» **SET EXERCISE**
Find how many lines in the data below include the word "joints", then write only that number.

» **MATERIAL SUPPLIED**

-=-=-=-=-

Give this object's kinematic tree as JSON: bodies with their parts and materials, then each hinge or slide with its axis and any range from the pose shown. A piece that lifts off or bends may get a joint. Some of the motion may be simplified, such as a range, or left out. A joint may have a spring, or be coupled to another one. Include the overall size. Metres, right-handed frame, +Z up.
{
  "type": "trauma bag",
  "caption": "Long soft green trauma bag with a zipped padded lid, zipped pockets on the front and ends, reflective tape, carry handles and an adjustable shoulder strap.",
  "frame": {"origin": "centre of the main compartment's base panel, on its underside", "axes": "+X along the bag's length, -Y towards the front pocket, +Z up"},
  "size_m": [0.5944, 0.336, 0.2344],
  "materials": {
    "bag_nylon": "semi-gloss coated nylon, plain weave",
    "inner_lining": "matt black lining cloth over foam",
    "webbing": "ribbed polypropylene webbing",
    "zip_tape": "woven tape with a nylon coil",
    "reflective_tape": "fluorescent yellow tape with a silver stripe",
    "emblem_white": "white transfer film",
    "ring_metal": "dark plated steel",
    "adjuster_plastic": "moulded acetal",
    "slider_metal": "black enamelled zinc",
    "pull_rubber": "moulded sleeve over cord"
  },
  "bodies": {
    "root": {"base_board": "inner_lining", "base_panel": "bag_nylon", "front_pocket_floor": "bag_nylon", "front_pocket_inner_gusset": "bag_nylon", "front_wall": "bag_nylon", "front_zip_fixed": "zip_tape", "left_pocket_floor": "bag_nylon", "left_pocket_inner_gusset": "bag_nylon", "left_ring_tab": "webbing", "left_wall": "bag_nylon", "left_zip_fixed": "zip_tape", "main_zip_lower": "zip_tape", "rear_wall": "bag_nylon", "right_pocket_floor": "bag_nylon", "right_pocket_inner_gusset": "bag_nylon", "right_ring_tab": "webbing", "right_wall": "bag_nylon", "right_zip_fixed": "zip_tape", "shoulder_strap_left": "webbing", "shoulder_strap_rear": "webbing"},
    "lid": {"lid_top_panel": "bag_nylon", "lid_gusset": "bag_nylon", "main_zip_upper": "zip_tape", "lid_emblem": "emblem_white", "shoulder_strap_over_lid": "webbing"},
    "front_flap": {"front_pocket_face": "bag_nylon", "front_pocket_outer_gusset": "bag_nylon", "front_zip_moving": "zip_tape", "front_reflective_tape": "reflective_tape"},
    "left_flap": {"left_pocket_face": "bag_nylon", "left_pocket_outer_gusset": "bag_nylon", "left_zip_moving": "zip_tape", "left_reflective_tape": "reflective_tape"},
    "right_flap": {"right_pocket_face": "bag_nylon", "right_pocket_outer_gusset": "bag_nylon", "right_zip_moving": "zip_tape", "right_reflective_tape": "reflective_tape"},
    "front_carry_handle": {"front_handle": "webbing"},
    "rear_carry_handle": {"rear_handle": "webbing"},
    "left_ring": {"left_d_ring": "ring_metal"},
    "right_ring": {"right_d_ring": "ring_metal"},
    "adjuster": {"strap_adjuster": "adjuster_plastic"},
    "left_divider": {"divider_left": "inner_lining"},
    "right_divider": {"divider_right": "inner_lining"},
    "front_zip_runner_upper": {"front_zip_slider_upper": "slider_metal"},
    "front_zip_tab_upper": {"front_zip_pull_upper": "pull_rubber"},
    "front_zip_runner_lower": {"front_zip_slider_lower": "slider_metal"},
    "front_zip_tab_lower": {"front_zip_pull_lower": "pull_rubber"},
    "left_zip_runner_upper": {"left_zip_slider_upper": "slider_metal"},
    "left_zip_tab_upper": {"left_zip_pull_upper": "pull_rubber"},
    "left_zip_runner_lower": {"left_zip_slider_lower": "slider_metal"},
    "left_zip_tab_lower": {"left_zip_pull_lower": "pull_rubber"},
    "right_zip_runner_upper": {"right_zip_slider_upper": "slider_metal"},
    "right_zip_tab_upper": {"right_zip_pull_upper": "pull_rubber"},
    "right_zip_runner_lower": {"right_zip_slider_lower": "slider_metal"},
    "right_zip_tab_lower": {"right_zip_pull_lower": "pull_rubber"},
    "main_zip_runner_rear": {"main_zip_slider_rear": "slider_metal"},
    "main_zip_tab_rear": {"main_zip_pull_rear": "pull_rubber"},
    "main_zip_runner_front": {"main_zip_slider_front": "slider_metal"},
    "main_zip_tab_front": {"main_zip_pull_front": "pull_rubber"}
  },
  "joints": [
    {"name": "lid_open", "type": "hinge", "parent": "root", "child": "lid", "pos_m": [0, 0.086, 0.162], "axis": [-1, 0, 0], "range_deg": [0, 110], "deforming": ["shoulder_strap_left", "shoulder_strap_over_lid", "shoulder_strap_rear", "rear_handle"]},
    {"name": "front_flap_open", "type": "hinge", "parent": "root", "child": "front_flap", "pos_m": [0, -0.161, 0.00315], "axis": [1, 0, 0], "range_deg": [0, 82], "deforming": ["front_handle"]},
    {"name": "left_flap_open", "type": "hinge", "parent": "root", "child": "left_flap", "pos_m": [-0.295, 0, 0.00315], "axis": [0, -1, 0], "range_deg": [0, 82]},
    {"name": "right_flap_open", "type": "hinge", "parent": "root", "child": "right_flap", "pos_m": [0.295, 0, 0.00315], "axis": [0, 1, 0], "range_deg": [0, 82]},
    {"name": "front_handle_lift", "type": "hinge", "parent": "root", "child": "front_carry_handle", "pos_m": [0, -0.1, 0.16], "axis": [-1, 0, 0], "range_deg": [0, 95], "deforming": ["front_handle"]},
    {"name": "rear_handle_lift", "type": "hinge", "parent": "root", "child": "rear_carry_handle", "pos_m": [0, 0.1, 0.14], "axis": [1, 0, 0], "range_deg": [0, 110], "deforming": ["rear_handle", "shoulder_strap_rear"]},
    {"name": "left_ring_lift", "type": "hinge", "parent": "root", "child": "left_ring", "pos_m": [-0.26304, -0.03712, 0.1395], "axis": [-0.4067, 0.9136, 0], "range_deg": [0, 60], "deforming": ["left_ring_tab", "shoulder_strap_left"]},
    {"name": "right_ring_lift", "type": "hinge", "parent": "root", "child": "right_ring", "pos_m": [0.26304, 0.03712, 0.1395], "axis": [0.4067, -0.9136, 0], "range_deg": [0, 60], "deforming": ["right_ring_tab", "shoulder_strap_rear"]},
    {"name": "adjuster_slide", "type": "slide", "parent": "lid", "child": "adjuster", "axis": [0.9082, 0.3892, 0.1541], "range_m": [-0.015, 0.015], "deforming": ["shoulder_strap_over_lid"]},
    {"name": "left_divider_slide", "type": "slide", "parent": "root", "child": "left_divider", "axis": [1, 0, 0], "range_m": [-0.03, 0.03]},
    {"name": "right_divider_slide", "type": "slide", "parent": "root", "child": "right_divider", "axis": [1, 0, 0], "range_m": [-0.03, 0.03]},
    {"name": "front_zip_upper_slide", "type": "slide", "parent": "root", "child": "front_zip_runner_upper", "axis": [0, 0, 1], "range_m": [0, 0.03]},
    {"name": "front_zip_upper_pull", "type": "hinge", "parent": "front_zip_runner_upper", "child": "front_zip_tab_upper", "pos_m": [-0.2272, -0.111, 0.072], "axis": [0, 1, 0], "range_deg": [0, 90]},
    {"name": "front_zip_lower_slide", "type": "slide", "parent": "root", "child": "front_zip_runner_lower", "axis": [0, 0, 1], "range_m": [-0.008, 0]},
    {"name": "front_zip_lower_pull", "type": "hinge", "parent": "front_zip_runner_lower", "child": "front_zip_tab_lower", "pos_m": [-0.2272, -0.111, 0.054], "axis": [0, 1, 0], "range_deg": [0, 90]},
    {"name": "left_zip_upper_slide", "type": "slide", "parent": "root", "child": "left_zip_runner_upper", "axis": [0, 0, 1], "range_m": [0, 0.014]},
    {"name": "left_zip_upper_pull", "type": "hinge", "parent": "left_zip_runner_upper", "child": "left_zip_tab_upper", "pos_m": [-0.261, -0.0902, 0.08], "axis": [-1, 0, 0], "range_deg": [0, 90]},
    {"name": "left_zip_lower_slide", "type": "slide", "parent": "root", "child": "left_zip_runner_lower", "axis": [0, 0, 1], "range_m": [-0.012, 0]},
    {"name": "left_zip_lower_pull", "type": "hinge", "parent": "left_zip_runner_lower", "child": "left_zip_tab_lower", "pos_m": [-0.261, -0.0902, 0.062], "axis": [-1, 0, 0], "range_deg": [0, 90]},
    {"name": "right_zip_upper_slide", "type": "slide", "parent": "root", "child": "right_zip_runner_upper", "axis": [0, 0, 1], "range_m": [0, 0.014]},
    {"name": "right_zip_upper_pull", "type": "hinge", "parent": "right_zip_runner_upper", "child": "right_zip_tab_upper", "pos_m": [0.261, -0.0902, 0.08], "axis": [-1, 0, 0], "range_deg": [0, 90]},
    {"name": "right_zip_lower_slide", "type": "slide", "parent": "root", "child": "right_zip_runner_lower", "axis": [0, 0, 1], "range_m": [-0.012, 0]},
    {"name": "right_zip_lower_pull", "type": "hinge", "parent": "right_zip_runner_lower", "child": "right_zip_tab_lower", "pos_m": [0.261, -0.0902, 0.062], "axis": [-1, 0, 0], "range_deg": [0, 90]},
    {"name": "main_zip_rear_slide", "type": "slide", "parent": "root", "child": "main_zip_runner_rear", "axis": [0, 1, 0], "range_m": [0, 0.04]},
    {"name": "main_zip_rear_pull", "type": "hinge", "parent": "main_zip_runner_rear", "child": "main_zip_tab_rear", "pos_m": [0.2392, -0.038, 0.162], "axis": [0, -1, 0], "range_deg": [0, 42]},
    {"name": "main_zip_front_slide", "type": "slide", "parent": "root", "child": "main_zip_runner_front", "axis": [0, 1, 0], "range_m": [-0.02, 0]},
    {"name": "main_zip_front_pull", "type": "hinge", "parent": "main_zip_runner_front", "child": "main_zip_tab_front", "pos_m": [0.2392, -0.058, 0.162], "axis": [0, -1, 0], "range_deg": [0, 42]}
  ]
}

-=-=-=-=-

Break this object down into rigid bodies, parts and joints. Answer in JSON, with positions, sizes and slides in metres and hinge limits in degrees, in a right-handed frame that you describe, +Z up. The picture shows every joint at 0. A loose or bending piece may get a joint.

-=-=-=-=-

» **EXPECTED OUTPUT**
2